I'm decompiling a PS2 game that was originally coded in C. To do this, I'm reading MIPS assembler and writing the corresponding C statements.
There's one reoccurring pattern that I haven't been able to figure out. Consider the following assembly:
li v1,2
sra v1,s1,1
bgez s1,*+16
nop
addiu v1,s1,1
sra v1,v1,1
daddu s1,v1,$0
The immediate value 2 is loaded into register v1, and is immediately overwritten by the one-bit-right-shifted value of register s1. Next, it checks if s1 was a positive number, and if it wasn't it loads s1 plus one into v1, and shifts it one bit to the right like before. In both cases, the result is then copied back to s1.
The same pattern has also appeared when shifting more bits to the right. Here, it shifts 8 bits to the right, and the immediate values are changed to match:
li v1,256
sra v1,s1,8
bgez s1,*+16
nop
addiu v1,s1,255
sra v1,v1,8
daddu s1,v1,$0
After some thinking, this reminded me of two's complement, so I thought it was a result of using the C standard library function abs() to get the absolute value. It made sense, because I always encountered this snippet before the value would be used as an array index, which can't be negative.

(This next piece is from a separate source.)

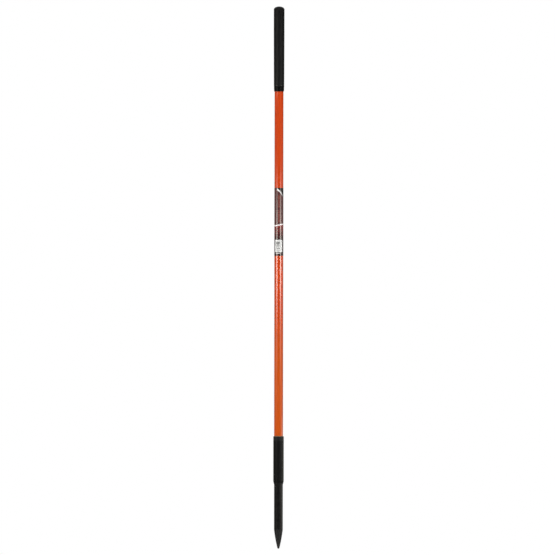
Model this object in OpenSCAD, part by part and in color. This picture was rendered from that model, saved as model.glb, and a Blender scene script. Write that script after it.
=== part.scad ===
// Driveway snow marker: a straight fibreglass tube with a closed grip on its top and a bonded steel spike at
// its foot. z = 0 is the ground line, at the lower end of the ferrule, and the spike runs down from there.
// Every sub-part is coaxial with Z, and the label and its sticker face -Y.

/* [Pole] */
// Length of the whole marker, from the spike's tip to the grip's crown
marker_h = 1524; // [1300:1:1900]
// Outside diameter of the pole tube
pole_d = 25; // [22:0.1:30]
// Wall thickness of the pole tube
pole_wall = 3; // [2.5:0.1:4]

/* [Grip] */
// Length of the grip, crown included
grip_h = 239; // [150:1:300]
// Wall thickness of the grip's upper, straight stretch
grip_wall = 2.55; // [2.2:0.05:4]
// Wall thickness just above the mouth lip
grip_low_wall = 1.95; // [1.6:0.05:2.2]
// Wall thickness at the mouth's edge
grip_mouth_wall = 1.35; // [1:0.05:1.5]
// Height of the straight stretch under the crown
grip_straight_h = 80; // [40:1:100]
// Height of the tapered lip around the mouth
grip_lip_h = 15; // [8:1:25]
// Height of the domed crown
grip_crown_h = 8.5; // [4:0.5:12]
// Thickness of the grip's closed end over the top plug
grip_roof_t = 5; // [3:0.5:7]

/* [Top plug] */
// Thickness of the flange that caps the tube's end
plug_flange_t = 2; // [1:0.1:4]
// Depth of the plug's shank in the tube
plug_depth = 24; // [15:1:40]
// Wall thickness of the hollow shank
plug_wall = 2.5; // [1.5:0.1:4]
// How much smaller the shank's radius is than the tube's bore between the ribs
plug_relief = 0.4; // [0.2:0.05:0.8]
// Number of gripping ribs around the shank
plug_ribs = 3; // [1:1:4]

/* [Label] */
// Height of the label's lower edge above the ground line
label_z = 641; // [300:1:700]
// Height of the wrapped label
label_h = 191; // [80:1:240]
// Thickness of the label film
label_t = 0.2; // [0.1:0.05:0.4]
// Height of the sticker
sticker_h = 34.9; // [25:0.1:50]
// Width of the sticker, measured around the label
sticker_w = 22.2; // [15:0.1:30]
// Gap between the label's lower edge and the sticker
sticker_gap = 10.2; // [2:0.1:20]
// How far the sticker is turned around the pole from the front
sticker_turn = -4; // [-20:1:20]
// Thickness of the sticker
sticker_t = 0.1; // [0.1:0.05:0.3]

/* [Ferrule] */
// Length of the ferrule
ferrule_h = 134; // [100:1:180]
// Wall thickness of the ferrule
ferrule_wall = 2.05; // [1.8:0.05:4]
// Height of the conical lower nose
ferrule_nose_h = 8; // [4:0.5:12]
// Wall left at the nose's edge
ferrule_edge = 0.35; // [0.3:0.05:0.8]
// Radius of the rounded upper edge
ferrule_round = 1.5; // [0.5:0.1:1.7]
// Thickness of the adhesive film between the ferrule and the pole
ferrule_glue = 0.2; // [0.1:0.05:0.4]

/* [Spike] */
// Length of the spike below the ground line
spike_h = 182; // [140:1:260]
// How much smaller the spike's shank is than the pole, on the diameter
shank_relief = 0.3; // [0.1:0.1:0.6]
// Length of the pencil point
point_h = 54; // [35:1:80]
// How far the point's flank bulges past a straight cone
point_bulge = 0.9; // [0:0.1:1.5]
// Radius of the blunt tip
tip_r = 3; // [1.5:0.1:4]
// Length of the tang inside the tube
tang_h = 110; // [60:1:150]
// Thickness of the adhesive around the tang
tang_glue = 0.3; // [0.2:0.05:0.5]
// Number of keying grooves around the tang
tang_grooves = 4; // [1:1:5]
// Number of keying grooves around the shank inside the ferrule, from the ground line up
shank_grooves = 3; // [1:1:4]
// Thickness of the foam dam above the tang
dam_h = 12; // [6:1:25]

/* [Hidden] */
$fn = 96;

tip_z = -spike_h;
crown_z = marker_h - spike_h;

// The tube's ends: the butt joint inside the ferrule, and the seat of the plug's flange.
joint_z = ferrule_h / 2;
butt_film = 0.5;
tube_low_z = joint_z + butt_film;
tube_top_z = crown_z - grip_roof_t - plug_flange_t;
pole_r = pole_d / 2;
bore_r = pole_r - pole_wall;

grip_r = pole_r + grip_wall;
mouth_z = crown_z - grip_h;
shoulder_z = crown_z - grip_crown_h;

plug_rib_h = 2.4;
plug_r = bore_r - plug_relief;
plug_pitch = (plug_depth - 4) / plug_ribs;

label_r = pole_r + label_t;
sticker_z = label_z + sticker_gap;
sticker_arc = sticker_w / label_r * 180 / PI;
sticker_corner = 2;

ferrule_bore_r = pole_r + ferrule_glue;
ferrule_r = ferrule_bore_r + ferrule_wall;

shank_r = pole_r - shank_relief / 2;
point_z = tip_z + point_h;
nose_end = 10;
tang_r = bore_r - tang_glue;
tang_top_z = joint_z + tang_h;
tang_chamfer = 3;
groove_depth = 0.6;
groove_h = 4;
tang_groove_z = joint_z + 12;
tang_groove_pitch = (tang_h - 20) / tang_grooves;
shank_groove_pitch = (joint_z - 5) / shank_grooves;
glue_pool_h = 4;
dam_z = tang_top_z + glue_pool_h;

// n steps along an arc about [x, y], from angle a0 to angle a1.
function arc(x, y, r, a0, a1, n = 8) =
    [for (i = [0:n]) let (a = a0 + (a1 - a0) * i / n) [x + r * cos(a), y + r * sin(a)]];

// Steps along the point's flank, from the nose to the shank: a cone with a parabolic bulge.
function flank(n = 16) =
    let (start = [tip_r * cos(nose_end), tip_z + tip_r - tip_r * sin(nose_end)],
         run = [shank_r, point_z] - start)
    [for (i = [0:n]) let (t = i / n) start + run * t + [4 * point_bulge * t * (1 - t), 0]];

// Quarter of an ellipse from the grip's shoulder to the middle of its crown.
function crown(n = 14) =
    [for (i = [0:n]) let (a = 90 * i / n) [grip_r * cos(a), shoulder_z + grip_crown_h * sin(a)]];

// A round bar between two heights.
module bar(r, z0, z1) {
    translate([0, 0, z0]) cylinder(r = r, h = z1 - z0);
}

// A round tube between two heights.
module tube(r_out, r_in, z0, z1) {
    rotate_extrude()
        translate([r_in, z0]) square([r_out - r_in, z1 - z0]);
}

module grip() {
    color([0.09, 0.09, 0.1])
    difference() {
        rotate_extrude()
            polygon(concat(
                [[0, mouth_z],
                 [pole_r + grip_mouth_wall, mouth_z],
                 [pole_r + grip_low_wall, mouth_z + grip_lip_h],
                 [grip_r, shoulder_z - grip_straight_h]],
                crown()));
        bar(pole_r, mouth_z - 1, crown_z - grip_roof_t);
    }
}

// A flanged stopper with gripping ribs, hollow from below.
module top_plug() {
    color([0.82, 0.82, 0.78])
    difference() {
        union() {
            bar(pole_r, tube_top_z, tube_top_z + plug_flange_t);
            bar(plug_r, tube_top_z - plug_depth, tube_top_z);
            for (i = [0:plug_ribs - 1])
                translate([0, 0, tube_top_z - plug_depth + 2 + i * plug_pitch])
                    cylinder(r1 = plug_r, r2 = bore_r, h = plug_rib_h);
        }
        bar(plug_r - plug_wall, tube_top_z - plug_depth - 1, tube_top_z - plug_wall);
    }
}

module pole_tube() {
    color([0.84, 0.3, 0.07])
    tube(pole_r, bore_r, tube_low_z, tube_top_z);
}

module label_wrap() {
    color([0.07, 0.06, 0.06])
    tube(label_r, pole_r, label_z, label_z + label_h);
}

// A patch of film with rounded corners, cut from a thin shell by an outline pushed through it along Y.
module barcode_sticker() {
    half = label_r * sin(sticker_arc / 2);
    color([0.93, 0.93, 0.91])
    rotate([0, 0, sticker_turn])
    intersection() {
        tube(label_r + sticker_t, label_r, sticker_z, sticker_z + sticker_h);
        rotate([90, 0, 0])
            linear_extrude(height = pole_d)
                for (side = [0, 1])
                    mirror([side, 0])
                        union() {
                            translate([0, sticker_z])
                                square([half - sticker_corner, sticker_h]);
                            translate([0, sticker_z + sticker_corner])
                                square([half, sticker_h - 2 * sticker_corner]);
                            for (z = [sticker_corner, sticker_h - sticker_corner])
                                translate([half - sticker_corner, sticker_z + z])
                                    circle(r = sticker_corner, $fn = 32);
                        }
    }
}

// A steel sleeve over the butt joint, rounded at its top and coned at its lower end.
module ferrule() {
    color([0.11, 0.11, 0.12])
    rotate_extrude()
        polygon(concat(
            [[ferrule_bore_r, 0],
             [ferrule_bore_r + ferrule_edge, 0],
             [ferrule_r, ferrule_nose_h]],
            arc(ferrule_r - ferrule_round, ferrule_h - ferrule_round, ferrule_round, 0, 90),
            [[ferrule_bore_r, ferrule_h]]));
}

// The film of adhesive that fills the ferrule around the spike, the joint and the tube.
module ferrule_adhesive() {
    color([0.5, 0.45, 0.32])
    difference() {
        bar(ferrule_bore_r, 0, ferrule_h);
        bar(pole_r, joint_z, ferrule_h + 1);
        ground_spike();
    }
}

// Rings around a shaft of radius r, which cut n keying grooves in it from height z up.
module groove_cutters(r, z, pitch, n) {
    for (i = [0:n - 1])
        tube(r + 1, r - groove_depth, z + i * pitch, z + i * pitch + groove_h);
}

// A solid steel bar: a pencil point, a straight shank, a square shoulder and a grooved tang. The shank's
// first groove starts at the ground line.
module ground_spike() {
    color([0.13, 0.13, 0.14])
    difference() {
        rotate_extrude()
            polygon(concat(
                [[0, tip_z]],
                arc(0, tip_z + tip_r, tip_r, -80, -nose_end),
                flank(),
                [[shank_r, joint_z],
                 [tang_r, joint_z],
                 [tang_r, tang_top_z - tang_chamfer],
                 [tang_r - tang_chamfer, tang_top_z],
                 [0, tang_top_z]]));
        groove_cutters(shank_r, 0, shank_groove_pitch, shank_grooves);
        groove_cutters(tang_r, tang_groove_z, tang_groove_pitch, tang_grooves);
    }
}

// Adhesive between the tang and the tube's bore, across the butt joint and in the pool above the tang.
module tang_adhesive() {
    color([0.66, 0.58, 0.38])
    difference() {
        union() {
            bar(pole_r, joint_z, tube_low_z);
            bar(bore_r, joint_z, dam_z);
        }
        ground_spike();
    }
}

module adhesive_dam() {
    color([0.75, 0.74, 0.66])
    bar(bore_r, dam_z, dam_z + dam_h);
}

grip();
top_plug();
pole_tube();
label_wrap();
barcode_sticker();
ferrule();
ferrule_adhesive();
ground_spike();
tang_adhesive();
adhesive_dam();
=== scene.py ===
import math

import bpy
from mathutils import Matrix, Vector, noise


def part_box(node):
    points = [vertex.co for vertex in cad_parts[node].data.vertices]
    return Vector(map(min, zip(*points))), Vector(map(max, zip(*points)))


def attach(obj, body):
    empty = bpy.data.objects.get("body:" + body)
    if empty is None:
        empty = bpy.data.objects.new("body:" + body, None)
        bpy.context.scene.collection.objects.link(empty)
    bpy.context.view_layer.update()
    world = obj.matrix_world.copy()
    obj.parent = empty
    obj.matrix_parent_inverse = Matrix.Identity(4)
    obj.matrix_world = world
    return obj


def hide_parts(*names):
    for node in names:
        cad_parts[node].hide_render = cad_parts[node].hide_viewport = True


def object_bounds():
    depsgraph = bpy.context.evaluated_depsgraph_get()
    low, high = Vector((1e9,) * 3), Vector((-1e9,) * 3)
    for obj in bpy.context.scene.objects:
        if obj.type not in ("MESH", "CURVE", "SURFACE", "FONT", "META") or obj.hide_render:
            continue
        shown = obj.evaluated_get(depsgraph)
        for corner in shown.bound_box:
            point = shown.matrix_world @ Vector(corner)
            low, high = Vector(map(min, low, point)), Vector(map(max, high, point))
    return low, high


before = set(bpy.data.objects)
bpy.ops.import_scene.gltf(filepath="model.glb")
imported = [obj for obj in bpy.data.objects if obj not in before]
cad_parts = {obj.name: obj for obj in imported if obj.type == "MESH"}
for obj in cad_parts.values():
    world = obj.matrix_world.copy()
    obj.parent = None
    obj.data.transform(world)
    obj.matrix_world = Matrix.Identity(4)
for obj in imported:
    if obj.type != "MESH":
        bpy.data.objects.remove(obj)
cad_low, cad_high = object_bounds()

MM = 0.001
TURN = 2 * math.pi


# ---------------------------------------------------------------------------------------------------------
# Sizes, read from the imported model
# ---------------------------------------------------------------------------------------------------------

def radius_of(node):
    """Outer radius of a node that is round about Z."""
    low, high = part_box(node)
    return max(high.x, -low.x, high.y, -low.y)


def ends_of(node):
    """Lowest and highest z of a node."""
    low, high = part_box(node)
    return low.z, high.z


MARKER_H = cad_high.z - cad_low.z
POLE_R = radius_of("pole_tube")
BORE_R = radius_of("adhesive_dam")
POLE_Z = ends_of("pole_tube")
GRIP_R = radius_of("grip")
GRIP_Z = ends_of("grip")
PLUG_TOP_Z = ends_of("top_plug")[1]
LABEL_R = radius_of("label_wrap")
LABEL_Z = ends_of("label_wrap")
STICKER_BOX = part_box("barcode_sticker")
FERRULE_R = radius_of("ferrule")
FERRULE_Z = ends_of("ferrule")
FERRULE_BORE_R = radius_of("ferrule_adhesive")
SHANK_R = radius_of("ground_spike")
SPIKE_Z = ends_of("ground_spike")
JOINT_Z = ends_of("tang_adhesive")[0]
TANG_GLUE = 0.3 * MM      # the adhesive between the tang and the bore
TANG_R = BORE_R - TANG_GLUE


# ---------------------------------------------------------------------------------------------------------
# Shader nodes
# ---------------------------------------------------------------------------------------------------------

def feed(tree, socket, value):
    """Sets a socket to a number or a tuple, or links it to a node's output. None leaves it alone."""
    if isinstance(value, bpy.types.NodeSocket):
        tree.links.new(value, socket)
    elif value is not None:
        socket.default_value = value


def add_node(tree, kind, *inputs, **settings):
    """A new shader node with its settings, and with its inputs fed in order."""
    made = tree.nodes.new("ShaderNode" + kind)
    for key, value in settings.items():
        setattr(made, key, value)
    for socket, value in zip(made.inputs, inputs):
        feed(tree, socket, value)
    return made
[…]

Now, I'm not so sure, because since then I've seen it used in situations where negative numbers are allowed and accounted for.
Does anyone have any idea of what this code is for?
If the li
isn't in the branch delay slot of an earlier branch, it's useless. You're right that its result is overwritten and thus has no effect.
After the li
, the code looks like it's doing signed division by 2
or 256
, rounding toward 0 like C x /= 256
instead of rounding toward -Inf
like x >>= 8
.
I wonder if it was for debugging or something, to find blocks in disassembly or in the debugger? Since you say the game came with debug symbols, it could perhaps be intentional for that reason.
In both cases the value loaded into v1
is the divisor, and it's doing v1 = s1 / v1
, but not actually using the value from v1.
Or perhaps some hand-written asm, or a clunky compiler that got its peephole optimization wrong and left in a useless instruction?